- Born: Gerardus van Velde 5 April 1898 Lisse, Netherlands
- Died: 5 March 1977 (aged 78) Cachan, France
- Known for: Painter

= Geer van Velde =

Dutch painter (1898–1977)

Gerardus "Geer" van Velde (5 April 1898, Lisse – 5 March 1977, Cachan, Paris) was a Dutch painter.

== Biography ==
Van Velde was the second son of Willem Adriaan van Velde, then owner of a small case of inland waterway transport fuelwood and charcoal on the Rhine and Hendrika Catharina von der Voorst, illegitimate daughter of an earl. Catharina and her four children (Neeltje, Bram, Geer, and Jacoba) were abandoned by Willem Adriaan after the bankruptcy of his business, leaving them in misery.
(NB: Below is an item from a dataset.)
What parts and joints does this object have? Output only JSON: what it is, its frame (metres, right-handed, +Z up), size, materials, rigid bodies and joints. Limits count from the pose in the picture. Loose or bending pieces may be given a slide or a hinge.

Moving frequently, they eventually settled in The Hague in 1903. In 1910, at the age of twelve, Geer became an apprentice designer in the firm with Schaijk & Eduard H. Kramers. Kramers encouraged Geer and his brother Bram van Velde to develop their interest in painting and funded both to a certain degree. The brothers moved to Paris; their experience of the 1925 Arts Décoratifs exhibition had motivated the move. Geer rented his own studio in 1926.

He had a close relationship to writer Samuel Beckett; their common friend, art patron Peggy Guggenheim, suggested it was a homoerotic relationship. Beckett bought some of van Velde's paintings and wrote about them.

== Literature ==
Germain Viatte: Geer Van Velde. Cahiers d’Art, 1989.